Wagner entraria em contato com Humala para transmitir sua avaliação de uma sentença de mais de cem páginas, cheia de termos técnicos. Depois, o mandatário peruano sairá ao pátio do Palácio de Governo, em Lima, para expor a reação oficial do Estado peruano. Os líderes das principais forças políticas combinaram de só opinar sobre o anúncio depois do chefe de Estado.

“A sentença delimita fronteiras que haviam sido alteradas por um conflito ocorrido há 130 anos e marca o tipo de relação atual entre ambos os países: expondo argumentos, apelando em igualdade de condições a um tribunal externo e mantendo a cordialidade em uma disputa”, destacou o historiador peruano José Ragas ao EL PAÍS.

Na análise de Ragas, o momento é “uma oportunidade insuperável para estabelecer políticas de governo e educativas sobre como melhorar a relação bilateral. O imaginário coletivo em ambos os países esteve marcado por muito tempo em torno da Guerra do Pacífico, o que se traduziu em atitudes de revanchismo e prepotência que levaram esta disputa a níveis cotidianos e absurdos. Enquanto isso, nos últimos anos ambos os países foram encontrando aspectos em comum, o que os permitiu ser parte, por exemplo, da Aliança do Pacífico e oferecer modelos de estabilidade política e econômica em uma agitada América do Sul”.
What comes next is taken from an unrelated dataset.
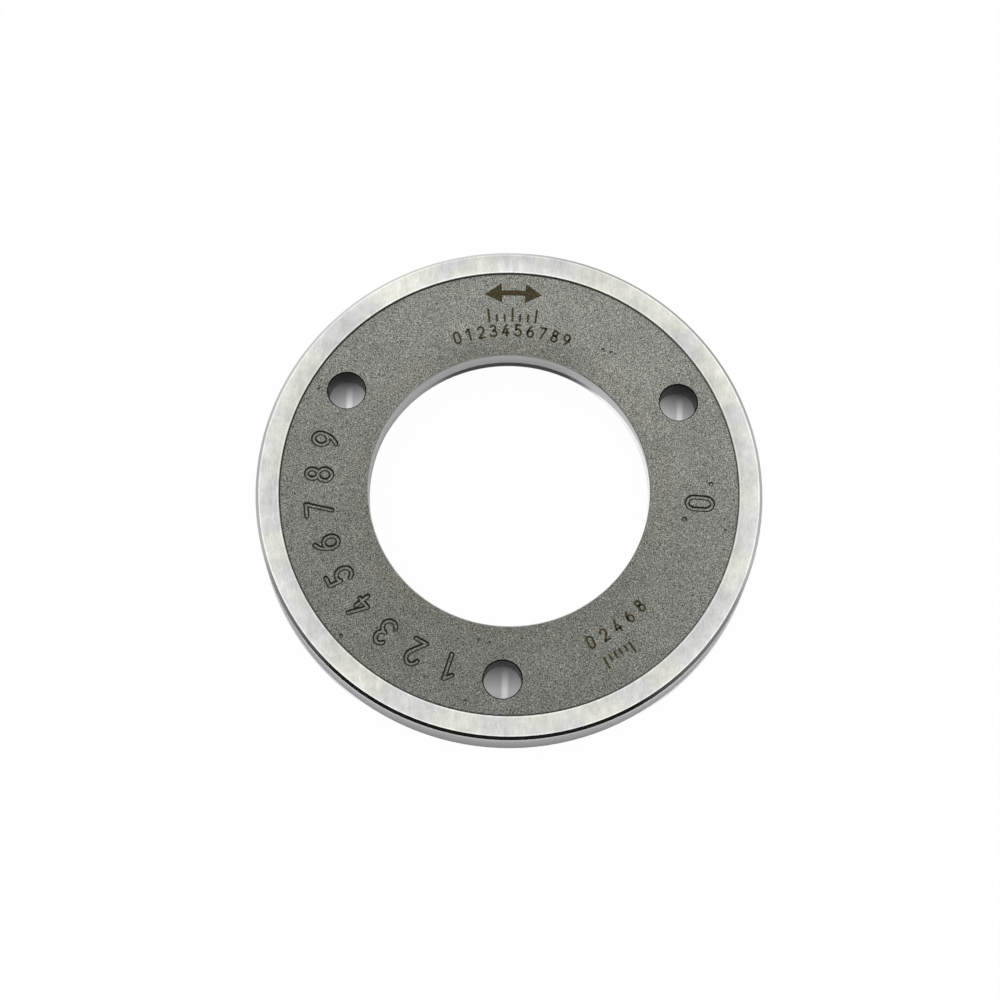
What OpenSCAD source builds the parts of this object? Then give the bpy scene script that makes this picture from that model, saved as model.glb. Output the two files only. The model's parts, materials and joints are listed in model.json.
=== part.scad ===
// Flat grinding burr of a large coffee grinder: one hardened steel ring, cast with its teeth
// and ground flat. It lies on its grinding face, as photographed, with the mounting face up:
// the finishing lands stand on z = 0 and the axis is +Z.

/* [Ring] */
// Outside diameter
outer_d = 98; // [94:0.5:108]
// Height from the finishing lands to the ground back rim
thickness = 10; // [8.5:0.1:14]
// Diameter of the central bore
bore_d = 54.4; // [48:0.1:57]
// Length of the straight bore from the back face
bore_land = 5.2; // [3:0.1:5.8]
// How much wider, on the radius, the bore is where the feed pockets open
bore_relief = 0.4; // [0.1:0.05:0.8]
// Edge break round the back of the bore
bore_edge = 0.2; // [0.05:0.05:0.4]
// Edge break round the grinding side of the outer wall
lip_edge = 0.3; // [0.1:0.05:0.5]

/* [Back face] */
// Width of the ground rim, from the outer wall to the cast field
rim_w = 4.4; // [2.5:0.1:5.5]
// Height of the rim above the cast field
rim_h = 0.3; // [0.1:0.05:0.6]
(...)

O historiador enfatizou ainda que “uma silenciosa migração peruana para o sul está transformando cidades chilenas, como Santiago, em espaços de mestiçagem, o que vem ocorrendo também nas cidades fronteiriças peruanas, como Tacna. É parte de um contínuo cruzamento de fronteiras que já tem pelo menos 500 anos. Será preciso analisar com cuidado como esta decisão afetará diversos setores, especialmente os envolvidos com o mar”.

“Mas, em todo caso, a incerteza já terminou, e, com base no estabelecido, ficará demonstrado se estamos ou não preparados para encerrar esse episódio”, acrescentou Ragas, autor do blog chamado História Global Online, que é uma referência importante sobre os vínculos da atualidade com o passado.

Na emissora estatal de TV, o historiador Antonio Zapata opinou: “O Peru teria obtido um território marítimo extra que antes não possuía, e isso significa uma vitória relativa. Eu gosto que a vitória não seja absoluta, porque isso facilitará a negociação e que o Chile a possa acatar”.

Também na TV-Perú, o analista internacional Farid Kahhat comentou que “desde que permita selar um tema fundamental de delimitação com o Chile, a sentença ajuda a que as relações sejam mais frutíferas no futuro. À primeira vista, parece que o Peru ganha mais do que o Chile, mas será preciso fazer as contas: a corte nunca concede às partes tudo o que pediam”.

Na primeira reação de Kahhat, segundos depois da leitura da sentença, ele comentou que não haverá uma execução imediata da mesma, “porque a corte ordena, pede às partes, que se ponham de acordo quanto às coordenadas. Nisso há uma negociação pendente”.

No Congresso, a comissão de Relações Exteriores se reuniu em uma sessão secreta para avaliar a delimitação estabelecida pela Corte Internacional de Justiça.

Às 17h (hora peruana, 20h em Brasília) a chanceler peruana, Eda Rivas, analisará a sentença em uma mesa-redonda no canal público. O Clube Departamental Tacna (em Lima) e a Escola de Governo da Universidade Católica também organizaram debates com especialistas para conversarem em linguagem acessível sobre as consequências da decisão em Haia.